In the second incident, a woman, a very ordinary woman, but one who has done well in a pressure situation, receives plans for a highly ambitious project designed by the Thunderhead. This plan will go through only if this woman, representing humanity, gives assent to the project, which se does. The project then goes forward with momentous results. Here we have a strong analogy to the Annunciation. Only by way of a genuine free choice by a human being does the Incarnation of the Son, the Logos occur.
Mary’s fiat, her agreement to the angel, changed the world. The ordinary woman in the Scythe Trilogy and Mary, another ordinary woman in a pivotal situation, show us that, ordinary people like you and me never know how crucial each “yes” to God can be. But God knows.

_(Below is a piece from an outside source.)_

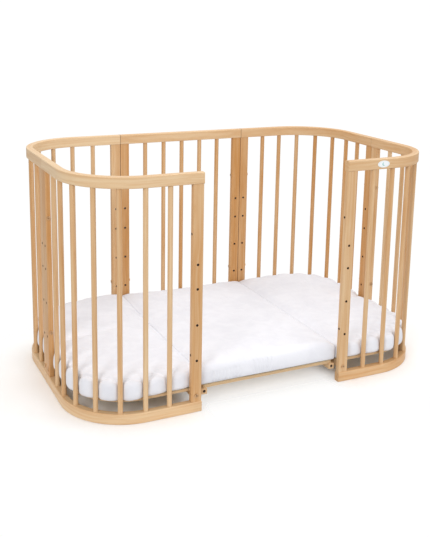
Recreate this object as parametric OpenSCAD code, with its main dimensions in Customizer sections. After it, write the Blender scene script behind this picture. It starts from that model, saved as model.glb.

When the angel Gabriel announced to Mary that she was to conceive and bear a son, the angel said that her son “will be great, and will be called the Son of the Most High, and the Lord God will give to him the throne of his ancestor David. He will reign over the house of Jacob forever, and of his kingdom there will be no end.” (Lk. 32–33) However, the prophet Nathan made this same promise to King David: “Your house and your kingdom shall be made sure forever before me; your throne shall be established forever.” (2 Sam. 7: 16) Likewise, Psalm 89 say that David’s “line shall continue forever, and his throne endure before me like the sun. It shall be established forever like the moon, an enduring witness in the skies.” (Ps. 89: 36–37)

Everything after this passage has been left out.